ABSTRACT

This chapter is concerned with writing, or language more generally, and the insectile, the extent to which writing establishes a scene of fascination linked to insects, as a process (including that of speech and of reading) that bears the traces of an entomological fascination and which, as a result, has the potential to generate an insectile subjectile.
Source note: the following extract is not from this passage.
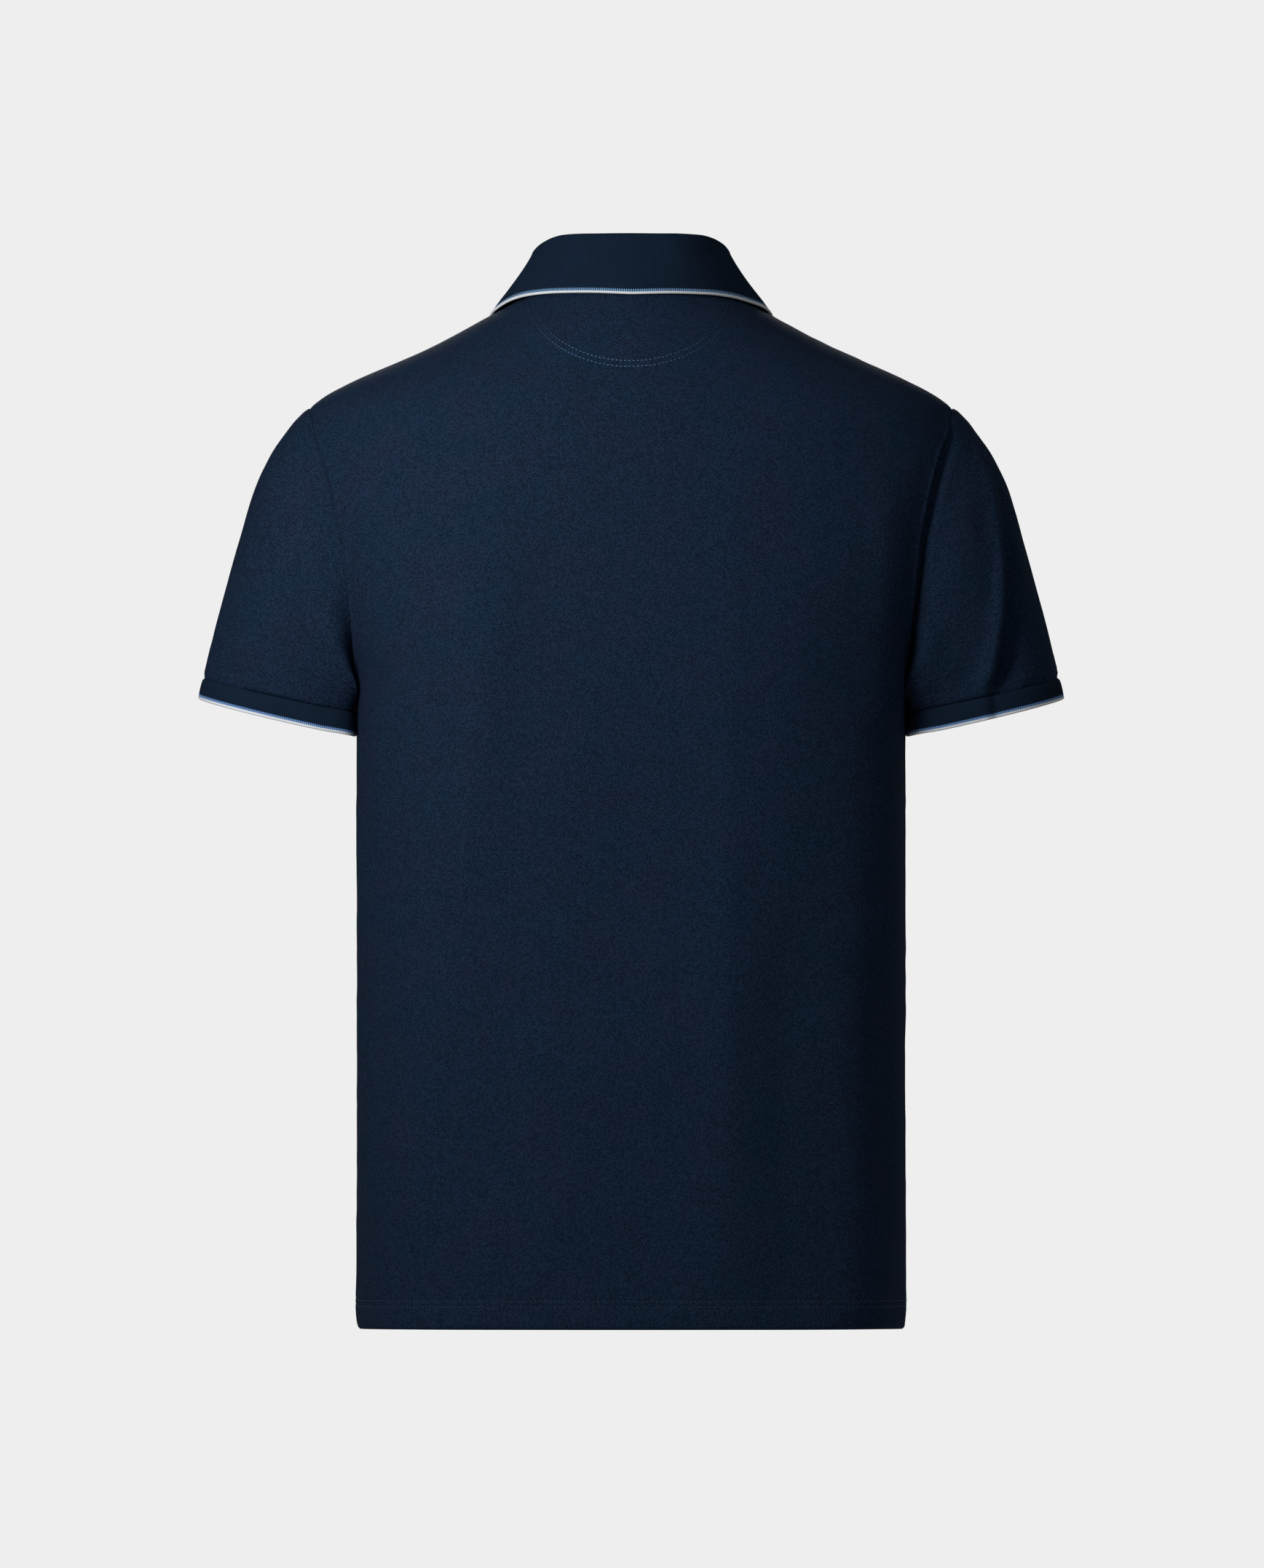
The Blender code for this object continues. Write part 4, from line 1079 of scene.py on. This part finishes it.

The chapter is, in a first instance, indexed to Maurice Blanchot’s work on fascination and the movement of writing in The Space of Literature (1955) while further turning to consider The Infinite Conversation (1969), in which Blanchot speaks of writing as a ‘relation of the third kind’. In the texts considered here, writing functions as space of fascination pushing into relations of the third kind: the chapter begins with Vladimir Nabokov’s Ada or Ardor (1969) and proceeds through several other encounters with insects—A.S. Byatt’s ‘Morpho Eugenia’ (1992), Jonathan Lethem’s Motherless Brooklyn (2000)—before arriving at Clarice Lispector’s 1964 novel The Passion According to G.H. In each of these texts, the enigma of fascination implicates the subject in the insectile, and the scene of writing taking place constitutes itself as a scene of intimacy—or extimacy, using Lacan’s term—with the insect other that fundamentally disrupts the being of the subject.